Helping Patients 
Understand
Financial Resources

Patients often find information about medication costs, insurance coverage, and financial assistance programs to be overwhelming. Resources exist to help patients navigate this landscape, but many don’t use them because they don’t understand what these resources are, or what they have to offer.


Our Challenge

Finding out how much treatment will cost can be a complicated process involving health insurance providers and follow-up conversations with the prescribing physicians. Services exist to help patients find this information, but more patients could benefit if they understood what these services can actually do for them. Our challenge was to rethink how to talk about such services so that more patients could understand their value and use them.

We heard from patients and listened to the questions they were looking to answer.

Collaborating 
to Apply UPL

To tackle this challenge, we organized a co-creation session with patients, office managers, advocacy groups, social workers, and call center agents. We spent time doing activities that helped us understand what patients wanted to know when it came to their medication costs, and the kinds of questions they were asking at different points in their journey.

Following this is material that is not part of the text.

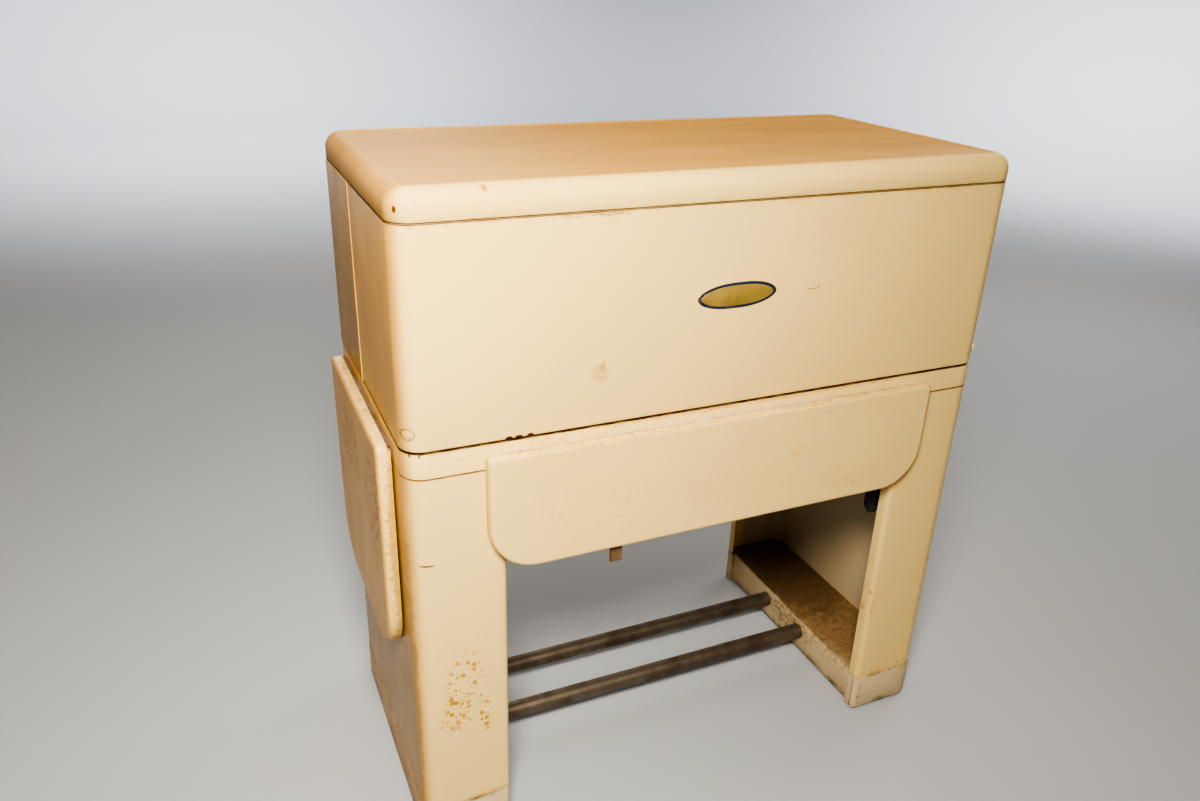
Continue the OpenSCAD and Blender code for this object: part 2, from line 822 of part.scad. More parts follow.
module motor_cradle() {
    band_t = 4;
    plate_x = body_w - sheet_t - 3;
    color("slategray") difference() {
        union() {
            translate([plate_x, motor_y[0], motor_pos.y - 60]) cube([3, motor_y[1] - motor_y[0], 120]);
            for (y = [motor_y[0] + 15, motor_y[1] - 31]) {
                translate([motor_pos.x, y, motor_pos.y]) rod_y(motor_r + band_t, 16);
                translate([motor_pos.x, y, motor_pos.y - 16])
                    cube([plate_x - motor_pos.x + 1, 16, 32]);
            }
        }
        translate([motor_pos.x, motor_y[0] - 1, motor_pos.y])
            rod_y(motor_r, motor_y[1] - motor_y[0] + 2);
    }
}

module rotor() {
    color("silver") translate([motor_pos.x, 0, motor_pos.y]) {
        translate([0, motor_y[0] + 8, 0]) rod_y(motor_shaft_r, belt_y + 10 - motor_y[0] - 8);
        translate([0, motor_y[0] + 20, 0]) rod_y(motor_r - 10, 80);
    }
}

// ---- shoe ------------------------------------------------------------------------

// Turns parts drawn closed against the roll back to where the shoe rests.
module shoe_at_rest() {
    translate([0, shoe_pivot[0], shoe_pivot[1]]) rotate([-shoe_open, 0, 0])
        translate([0, -shoe_pivot[0], -shoe_pivot[1]]) children();
}

module shoe_plate() {
    color("silver") shoe_at_rest() at_roll(shoe_x) extrude_x(shoe_len)
        sector(plate_r - shoe_t, plate_r, shoe_arc[0], shoe_arc[1]);
}

module shoe_housing() {
    color("oldlace") shoe_at_rest() difference() {
        at_roll(shoe_x) extrude_x(shoe_len) sector(plate_r, shoe_back_r, shoe_arc[0], shoe_arc[1]);
        at_roll(shoe_x + sheet_t) extrude_x(shoe_len - 2 * sheet_t)
            sector(plate_r - 1, shoe_back_r - sheet_t, shoe_arc[0] + 1, shoe_arc[1] - 1);
    }
}

module heating_elements() {
    color("darkred") shoe_at_rest() at_roll(shoe_x + sheet_t) for (a = [-25, 5, 35])
        rotate([a, 0, 0]) translate([0, plate_r + 10, 0]) rod_x(4, shoe_len - 2 * sheet_t);
}

// The shoe's pivot shaft and the two arms fixed to it and to the housing's back.
module shoe_arms() {
    color("slategray") shoe_at_rest() {
        for (x = arm_x) translate([x, 0, 0]) extrude_x(arm_t) difference() {
            union() {
                translate(shoe_pivot) circle(16);
                polygon([[237, 552], [262, 542], [318, 700], [312, 800], [280, 800], [240, 660]]);
            }
            translate([roll_y, roll_z]) circle(shoe_back_r);
        }
        translate([block_x[0] - 4, shoe_pivot[0], shoe_pivot[1]])
            rod_x(pivot_r, block_x[1] + block_w + 4 - block_x[0] + 4);
    }
}

module pillow_blocks() {
    color("lightslategray") {
        for (x = block_x) difference() {
            translate([x, shoe_pivot[0] - 18, shoe_pivot[1] - 16])
                cube([block_w, 36, deck_z - shoe_pivot[1] + 16]);
            translate([x - 1, shoe_pivot[0], shoe_pivot[1]]) rod_x(pivot_r + fit, block_w + 2);
        }
        for (x = [bar_x[0] + 20, bar_x[1] - 20 - block_w]) difference() {
            translate([x, bar_pivot[0] - 9, deck_z + deck_t])
                cube([block_w, 18, bar_pivot[1] + 9 - deck_z - deck_t]);
            translate([x - 1, bar_pivot[0], bar_pivot[1]]) rod_x(4 + fit, block_w + 2);
        }
    }
}

// ---- controls --------------------------------------------------------------------

module knee_lever() {
    y0 = knee_ears[0];
    y1 = knee_ears[1] + 3;
    hub = 14;
    mid = (y0 + y1) / 2;
    color("dimgray") {
        translate([knee_pos.x, y0 - 2, knee_pos.y]) rod_y(3, y1 - y0 + 4);
        translate([knee_pos.x, mid - hub / 2, knee_pos.y]) rod_y(8, hub);
        translate([knee_pos.x - 5, mid - 4, knee_pad_z - 10]) cube([10, 8, knee_pos.y - knee_pad_z + 10]);
    }
}

module knee_pad() {
    len = 70;
    mid = (knee_ears[0] + knee_ears[1] + 3) / 2;
    color("black") translate([knee_pos.x - 5, mid, knee_pad_z - len / 2]) {
        translate([-8, -12, 0]) cube([8, 24, len]);
        for (z = [0, len]) translate([-8, 0, z]) rod_x(12, 8);
    }
}

// The bar that a finger presses in front of the roll.
module press_bar() {
    tilt = atan2(bar_pos[0] - bar_pivot[0], bar_pos[1] - bar_pivot[1]);
    arm_w = 6.4;
    color("gainsboro") {
        translate([bar_x[0], bar_pos[0], bar_pos[1]]) rod_x(bar_r, bar_x[1] - bar_x[0]);
        translate([bar_x[0], bar_pivot[0], bar_pivot[1]]) rod_x(4, bar_x[1] - bar_x[0]);
        for (x = [bar_x[0] + 4, bar_x[1] - 4 - bar_r]) translate([x, bar_pivot[0], bar_pivot[1]])
            rotate([-tilt, 0, 0]) translate([0, -arm_w / 2, 0])
                cube([bar_r, arm_w, norm(bar_pos - bar_pivot)]);
    }
}

module control_panel() {
    inner = panel_size - [2 * panel_t, 0, panel_t];
    color("oldlace") difference() {
        translate(panel_pos) cube(panel_size);
        translate(panel_pos + [panel_t, panel_t, -panel_t]) cube(inner + [0, 1, 0]);
        translate([knob_pos[0], panel_pos.y - 1, knob_pos[1]]) rod_y(3 + fit, 4);
        for (x = switch_x) translate([x - 4, panel_pos.y - 1, switch_z - 12]) cube([8, 4, 24]);
        translate([switch_x[0], panel_pos.y - 1, lamp_z]) rod_y(6, 4);
    }
}

module thermostat_knob() {
    color("black") translate([knob_pos[0], panel_pos.y, knob_pos[1]]) {
        translate([0, -16, 0]) rod_y(16, 15.6);
        translate([0, -16, 0]) rod_y(3, 24);
        translate([-2, -20, -14]) cube([4, 4.5, 28]);
    }
}

// A toggle that turns about the panel's plane; it rests pointing down.
module toggle(x) {
    color("black") translate([x, panel_pos.y + 4, switch_z]) {
        translate([-3.5, 0, 0]) rod_x(3.5, 7);
        rotate([18, 0, 0]) translate([0, -20, 0]) rod_y(2.6, 20);
    }
}

module motor_switch() { toggle(switch_x[0]); }

module heat_switch() { toggle(switch_x[1]); }

module pilot_lamp() {
    color("firebrick") translate([switch_x[0], panel_pos.y - 4, lamp_z]) {
        rod_y(6, 12);
        translate([0, 2, 0]) rod_y(8, 2);
    }
}

module cord_bushing() {
    len = 12;
    color("black") translate([bushing_pos.x, body_d - len + 3, bushing_pos.y]) difference() {
        union() {
            rod_y(bushing_r, len);
            translate([0, len - 3, 0]) rod_y(bushing_r + 3, 2);
            translate([0, len - 3 - sheet_t - 2, 0]) rod_y(bushing_r + 3, 2);
        }
        translate([0, -1, 0]) rod_y(4.5, len + 2);
    }
}

// ---- assembly --------------------------------------------------------------------

place() left_base_channel();
place() right_base_channel();
place() floor_glides();
place() left_leg_shell();
place() right_leg_shell();
place() front_foot_rail();
place() rear_foot_rail();
place() base_rim();
place() front_apron();
place() rear_apron();
place() cross_rails();
place() work_deck();
place() hood_back();
place() hood_bumpers();
place() hood_front();
place() top_cap();
place() hood_frame();
place() hood_buttons();
place() hood_badge();
place() hood_hinges_fixed();
place() hood_hinges_moving();
place() hinge_pins();
place() front_leaf_skin();
place() front_leaf_core();
place() front_hinge_fixed();
place() front_hinge_moving();
place() front_leaf_brace();
place() side_leaf_skin();
place() side_leaf_core();
place() side_hinge_fixed();
place() side_hinge_moving();
place() side_leaf_brace();
place() roll_shaft();
place() roll_drum();
place() roll_padding();
place() roll_cover();
place() gear_case();
place() gear_case_cover();
place() worm_wheel();
place() worm_shaft();
place() driven_pulley();
place() motor_housing();
place() motor_cradle();
place() rotor();
place() motor_pulley();
place() drive_belt();
place() shoe_plate();
place() shoe_housing();
place() heating_elements();
place() shoe_arms();
place() pillow_blocks();
place() knee_lever();
place() knee_pad();
place() press_bar();
place() control_panel();
place() thermostat_knob();
place() motor_switch();
place() heat_switch();
place() pilot_lamp();
place() cord_bushing();
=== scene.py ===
"""Looks for a cream enamelled cabinet rotary ironer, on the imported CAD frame."""
import math
import bpy
from mathutils import Matrix, Vector, noise


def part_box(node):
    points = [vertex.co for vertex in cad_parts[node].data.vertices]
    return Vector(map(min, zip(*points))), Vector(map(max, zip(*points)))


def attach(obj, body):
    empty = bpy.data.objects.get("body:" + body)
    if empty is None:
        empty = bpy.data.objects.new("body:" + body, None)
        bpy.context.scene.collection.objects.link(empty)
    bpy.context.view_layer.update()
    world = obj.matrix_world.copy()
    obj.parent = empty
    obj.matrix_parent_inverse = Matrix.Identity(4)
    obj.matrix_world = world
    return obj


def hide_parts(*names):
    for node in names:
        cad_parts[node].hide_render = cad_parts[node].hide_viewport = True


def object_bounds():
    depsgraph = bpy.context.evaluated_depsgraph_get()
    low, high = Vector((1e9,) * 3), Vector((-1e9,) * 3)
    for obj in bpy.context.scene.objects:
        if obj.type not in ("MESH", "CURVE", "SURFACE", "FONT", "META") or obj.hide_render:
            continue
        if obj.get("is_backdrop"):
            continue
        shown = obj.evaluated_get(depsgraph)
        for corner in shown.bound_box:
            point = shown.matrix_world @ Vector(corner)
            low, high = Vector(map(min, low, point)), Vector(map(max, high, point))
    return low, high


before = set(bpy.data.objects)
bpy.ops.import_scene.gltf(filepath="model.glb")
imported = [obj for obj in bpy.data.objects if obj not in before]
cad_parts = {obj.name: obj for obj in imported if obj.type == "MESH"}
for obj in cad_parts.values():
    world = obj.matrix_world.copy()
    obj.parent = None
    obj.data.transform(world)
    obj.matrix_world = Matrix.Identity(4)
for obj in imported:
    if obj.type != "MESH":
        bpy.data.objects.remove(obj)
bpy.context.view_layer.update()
MM = 0.001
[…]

We learned what many patients find confusing about insurance and healthcare costs — from the language used to the processes they need to follow. We then worked with our participants to prototype more relatable ways to explain the financial resources and the processes and steps involved. After the session, we validated the prototypes with additional patients so that we could create a single resource.


Our Output

Our approach to explaining financial resources focuses on what each resource is used for, when they may be appropriate, and how to gain access to them. We took extra care to be as inclusive as possible, so that patients in various financial situations can relate and find the relevant information they may need.